The creation of the National Cyber Force in 2020 and the release of the National Cyber Strategy 2022 represented both a significant step up in our offensive cyber capability and a renewed focus on supporting the public sector’s defensive cyber capabilities. Through the Strategy, the government shared their goals for making the public sector more resilient, helping councils protect their systems and citizens’ personal data from ransomware and other cyber-attacks. But despite these safeguarding efforts, 39% of UK businesses identified a cyber attack in 2022.

And it’s showing no signs of slowing. More than a third of public sector organisations struggle to deal with 26-50 cyberattacks daily. The public sector puts this down to a need to upskill staff on tools and processes, failure to follow security policies and procedures and being held back by limitations of cyber security infrastructure.

Through the National Cyber Strategy 2022, the government aims to do more to protect UK citizens and companies and its international partners. But let’s be clear. There’s no such thing as an unhackable system. The best way for local government to protect itself is to create cyber security policies and measures designed with people at the core.

Team of programmers working on new project. They working late at night at the office.
Image: © BalanceFormcreative | iStock

Designing for security and the user

User-centred design (UCD) is about the people using a product or service and their needs. We focus on them in each phase of the design process. We’ve seen the public sector UCD community mature and grow in recent years as we gradually digitalise processes, systems and services. To make sure our public sector is as secure as it can be, we should be applying this user-centred approach to cyber security too.

How often have you created a password including the necessary nine characters, one capital letter, one lowercase letter and one number… and then forgotten it? This can be frustrating when all you want to do is check your recycling collection dates, for example. If something becomes frustrating, people find a way around it. In this case, we see people using the same password for everything. And that, in turn, makes it useless or certainly less secure. This is a fitting example of when we don’t think about every problem from a user’s perspective. We’re designing for security, but we’re not designing for the user – and this is why we need to think about user-centred cyber security.

Do we really need passwords?

If we take the traditional approach to authentication, to create a login, you need a username and password. Most of us consider password-based authentication the most simple and effective security solution. Yet passwords are fundamentally flawed because we are in the habit of thinking about a password that we must always remember. This, by default, makes it less secure. Other authentication means would be not only more user-friendly but safer.

A one-time password to our phones can ease usability and remove the need for the traditional authentication method. A solution like this is much more appropriate for paying council tax.

Can local government securely store our data?

This also begs the question, should local government be the owners of a username and password database for citizens? Is this the best place for our sensitive data?

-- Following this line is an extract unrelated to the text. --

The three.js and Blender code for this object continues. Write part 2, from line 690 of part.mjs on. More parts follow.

Local authorities provide essential services for thousands of people in their communities. Because of this and the many restrictions on their finances, cyber security simply cannot be a council’s top priority. But there are centralised government services that have the skills and resources in place.

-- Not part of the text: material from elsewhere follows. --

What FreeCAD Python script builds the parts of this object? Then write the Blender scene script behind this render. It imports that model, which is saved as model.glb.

The central government typically has a large security team and good security processes to protect your data. For example, the Government Digital Service’s One Login allows users to sign into government services with a single login, replacing the 40+ logins previously required. Centralised services like this can ease the strain on local government.

One Login is great, and services like it shows progress towards more user-friendly cyber security. But there’s still much more we can do locally to improve usability and reduce the chances of a security breach.

What is at the heart of user-centred cyber security?

With all this in mind, there are steps that local authorities can take to make sure people remain at the heart of any user-centred cyber security strategy.

  1. Do the work to understand your users

We shouldn’t assume that something that’s become the norm is automatically the best approach. Passwords are a great example of this; they work in many instances, but not all.

Discovery exercises sit hand in hand with the way services are designed. They allow you to understand what a user is trying to achieve and the steps they might take to get there. Discoveries uncover exactly what people need from products and services at each step of their journey, and they’re the best way of understanding someone’s perception of cyber security. Do they prefer a password and username-style login? Are they good at creating secure passwords? Would they prefer a different type of authentication? All these questions can be answered in the discovery phases.

  1. Collaboration across skillsets

A user researcher will do a fantastic job uncovering the needs of your users. But when addressing these needs, you must also align with your cyber security requirements. Look at it from the other side – will your fit-for-purpose authentication methods make sense to the user? Your engineers and researchers must work together to make sure all requirements are covered right through to launch day.

  1. Invest in training

Software engineers should not just practise the importance of cyber security but everyone. To appreciate its importance, we need to understand how it works, which means training. Local government teams may need help identifying which skills they’re missing. Working alongside external partners can help teams develop this knowledge and capabilities.

Research is the way forward

Maybe we’re not quite ready to erase passwords forever, but we should be spending more time thinking about how valid their usage is in new systems. Can we do better for our users by understanding them in greater detail? If 90% of users access a service from a smartphone, couldn’t we use an app-based token for authentication? If most of our users have Google accounts, couldn’t we leverage that account and save ourselves the risk of holding data?

Research, research, research is the way forward. We must take the time to understand our users and then build our cyber security measures around that to protect our people, our data and our public sector services.